Repeat the whole listing exactly as written.

| Information supplied |
+++++

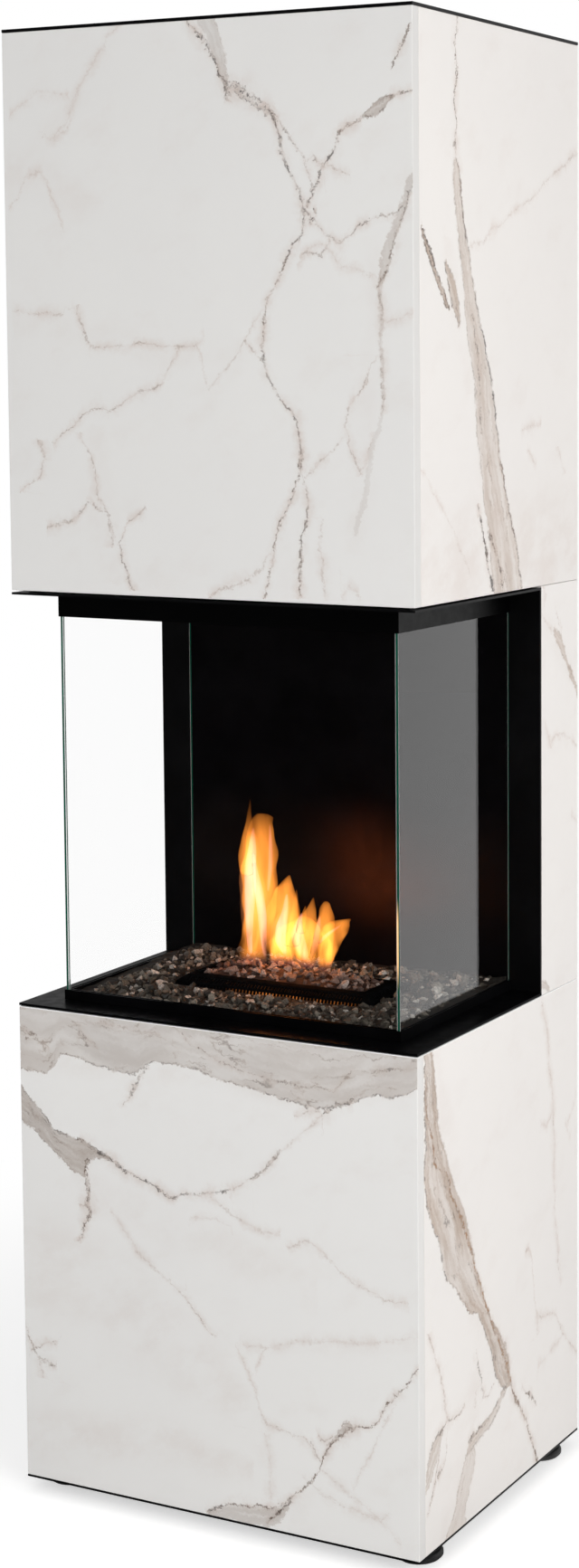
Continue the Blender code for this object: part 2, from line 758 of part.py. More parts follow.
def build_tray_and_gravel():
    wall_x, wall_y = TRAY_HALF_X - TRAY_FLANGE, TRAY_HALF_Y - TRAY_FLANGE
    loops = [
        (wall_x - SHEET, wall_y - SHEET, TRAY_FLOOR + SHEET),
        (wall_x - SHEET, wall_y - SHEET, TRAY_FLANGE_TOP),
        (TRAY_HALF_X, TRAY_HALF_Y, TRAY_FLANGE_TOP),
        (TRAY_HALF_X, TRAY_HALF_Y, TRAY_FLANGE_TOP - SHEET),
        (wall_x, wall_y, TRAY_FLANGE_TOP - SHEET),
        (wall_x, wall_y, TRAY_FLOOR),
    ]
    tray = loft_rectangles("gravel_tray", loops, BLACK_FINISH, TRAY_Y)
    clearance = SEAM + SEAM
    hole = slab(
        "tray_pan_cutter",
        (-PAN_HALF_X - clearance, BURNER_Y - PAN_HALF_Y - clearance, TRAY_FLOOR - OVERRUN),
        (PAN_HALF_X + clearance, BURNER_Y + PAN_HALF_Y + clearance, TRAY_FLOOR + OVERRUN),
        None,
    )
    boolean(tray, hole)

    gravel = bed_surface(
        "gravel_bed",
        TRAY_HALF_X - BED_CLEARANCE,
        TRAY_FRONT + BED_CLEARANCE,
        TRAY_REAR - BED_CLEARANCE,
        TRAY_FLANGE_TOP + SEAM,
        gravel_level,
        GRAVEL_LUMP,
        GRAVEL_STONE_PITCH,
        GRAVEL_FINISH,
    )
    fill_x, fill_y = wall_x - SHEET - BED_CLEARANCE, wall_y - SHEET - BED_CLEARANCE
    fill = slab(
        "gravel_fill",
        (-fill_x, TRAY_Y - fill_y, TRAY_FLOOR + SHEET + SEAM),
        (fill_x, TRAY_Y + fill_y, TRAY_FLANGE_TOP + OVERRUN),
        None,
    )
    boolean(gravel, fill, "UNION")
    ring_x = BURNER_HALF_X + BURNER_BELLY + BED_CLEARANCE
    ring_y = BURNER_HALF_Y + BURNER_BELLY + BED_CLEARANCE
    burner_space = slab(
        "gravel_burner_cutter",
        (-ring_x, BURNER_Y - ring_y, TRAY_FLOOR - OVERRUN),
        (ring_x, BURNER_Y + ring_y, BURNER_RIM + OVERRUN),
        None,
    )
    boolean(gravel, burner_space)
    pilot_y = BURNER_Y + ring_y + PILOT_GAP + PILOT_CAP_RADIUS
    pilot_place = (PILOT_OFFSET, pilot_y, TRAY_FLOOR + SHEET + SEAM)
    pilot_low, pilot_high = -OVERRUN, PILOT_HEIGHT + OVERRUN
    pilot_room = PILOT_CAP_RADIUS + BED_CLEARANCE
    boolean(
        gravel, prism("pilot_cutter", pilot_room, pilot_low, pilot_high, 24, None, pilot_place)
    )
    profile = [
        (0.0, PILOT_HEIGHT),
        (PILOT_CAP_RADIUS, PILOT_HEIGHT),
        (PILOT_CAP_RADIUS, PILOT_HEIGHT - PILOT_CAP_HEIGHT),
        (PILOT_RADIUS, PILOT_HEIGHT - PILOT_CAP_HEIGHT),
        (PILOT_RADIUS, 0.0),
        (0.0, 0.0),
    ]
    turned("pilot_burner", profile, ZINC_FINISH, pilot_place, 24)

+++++

| Answer for the task |
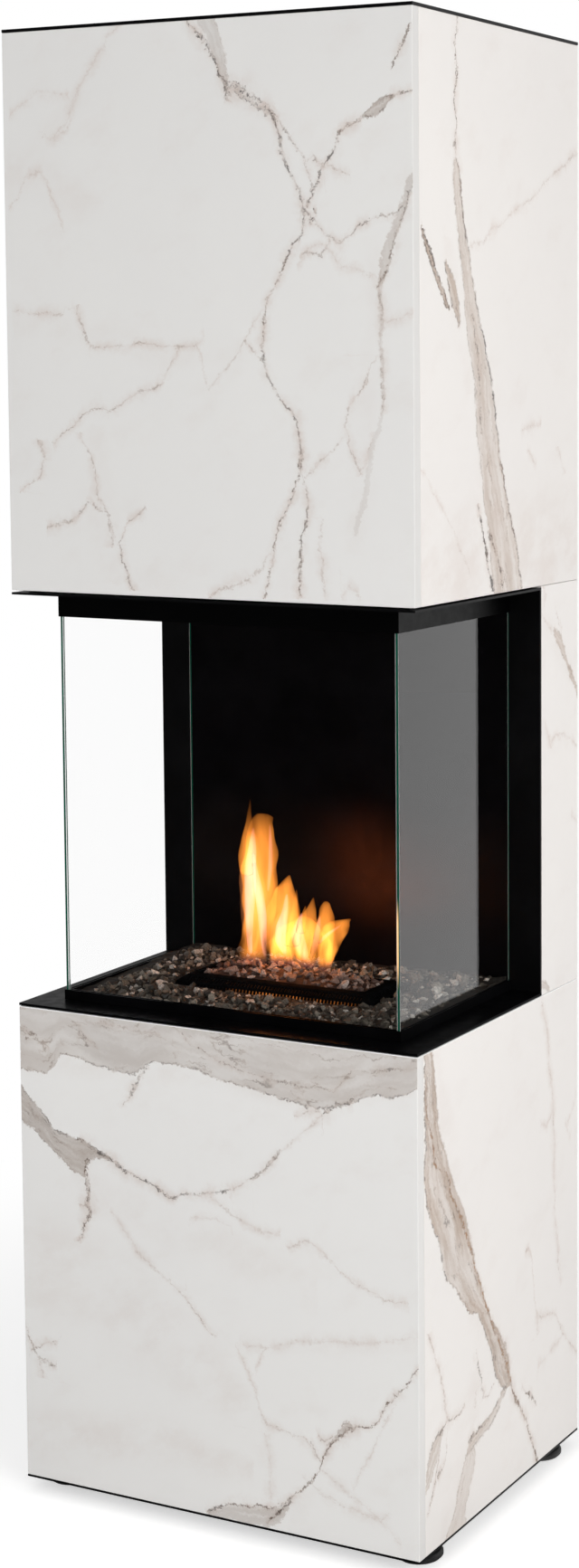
Continue the Blender code for this object: part 2, from line 758 of part.py. More parts follow.
def build_tray_and_gravel():
    wall_x, wall_y = TRAY_HALF_X - TRAY_FLANGE, TRAY_HALF_Y - TRAY_FLANGE
    loops = [
        (wall_x - SHEET, wall_y - SHEET, TRAY_FLOOR + SHEET),
        (wall_x - SHEET, wall_y - SHEET, TRAY_FLANGE_TOP),
        (TRAY_HALF_X, TRAY_HALF_Y, TRAY_FLANGE_TOP),
        (TRAY_HALF_X, TRAY_HALF_Y, TRAY_FLANGE_TOP - SHEET),
        (wall_x, wall_y, TRAY_FLANGE_TOP - SHEET),
        (wall_x, wall_y, TRAY_FLOOR),
    ]
    tray = loft_rectangles("gravel_tray", loops, BLACK_FINISH, TRAY_Y)
    clearance = SEAM + SEAM
    hole = slab(
        "tray_pan_cutter",
        (-PAN_HALF_X - clearance, BURNER_Y - PAN_HALF_Y - clearance, TRAY_FLOOR - OVERRUN),
        (PAN_HALF_X + clearance, BURNER_Y + PAN_HALF_Y + clearance, TRAY_FLOOR + OVERRUN),
        None,
    )
    boolean(tray, hole)

    gravel = bed_surface(
        "gravel_bed",
        TRAY_HALF_X - BED_CLEARANCE,
        TRAY_FRONT + BED_CLEARANCE,
        TRAY_REAR - BED_CLEARANCE,
        TRAY_FLANGE_TOP + SEAM,
        gravel_level,
        GRAVEL_LUMP,
        GRAVEL_STONE_PITCH,
        GRAVEL_FINISH,
    )
    fill_x, fill_y = wall_x - SHEET - BED_CLEARANCE, wall_y - SHEET - BED_CLEARANCE
    fill = slab(
        "gravel_fill",
        (-fill_x, TRAY_Y - fill_y, TRAY_FLOOR + SHEET + SEAM),
        (fill_x, TRAY_Y + fill_y, TRAY_FLANGE_TOP + OVERRUN),
        None,
    )
    boolean(gravel, fill, "UNION")
    ring_x = BURNER_HALF_X + BURNER_BELLY + BED_CLEARANCE
    ring_y = BURNER_HALF_Y + BURNER_BELLY + BED_CLEARANCE
    burner_space = slab(
        "gravel_burner_cutter",
        (-ring_x, BURNER_Y - ring_y, TRAY_FLOOR - OVERRUN),
        (ring_x, BURNER_Y + ring_y, BURNER_RIM + OVERRUN),
        None,
    )
    boolean(gravel, burner_space)
    pilot_y = BURNER_Y + ring_y + PILOT_GAP + PILOT_CAP_RADIUS
    pilot_place = (PILOT_OFFSET, pilot_y, TRAY_FLOOR + SHEET + SEAM)
    pilot_low, pilot_high = -OVERRUN, PILOT_HEIGHT + OVERRUN
    pilot_room = PILOT_CAP_RADIUS + BED_CLEARANCE
    boolean(
        gravel, prism("pilot_cutter", pilot_room, pilot_low, pilot_high, 24, None, pilot_place)
    )
    profile = [
        (0.0, PILOT_HEIGHT),
        (PILOT_CAP_RADIUS, PILOT_HEIGHT),
        (PILOT_CAP_RADIUS, PILOT_HEIGHT - PILOT_CAP_HEIGHT),
        (PILOT_RADIUS, PILOT_HEIGHT - PILOT_CAP_HEIGHT),
        (PILOT_RADIUS, 0.0),
        (0.0, 0.0),
    ]
    turned("pilot_burner", profile, ZINC_FINISH, pilot_place, 24)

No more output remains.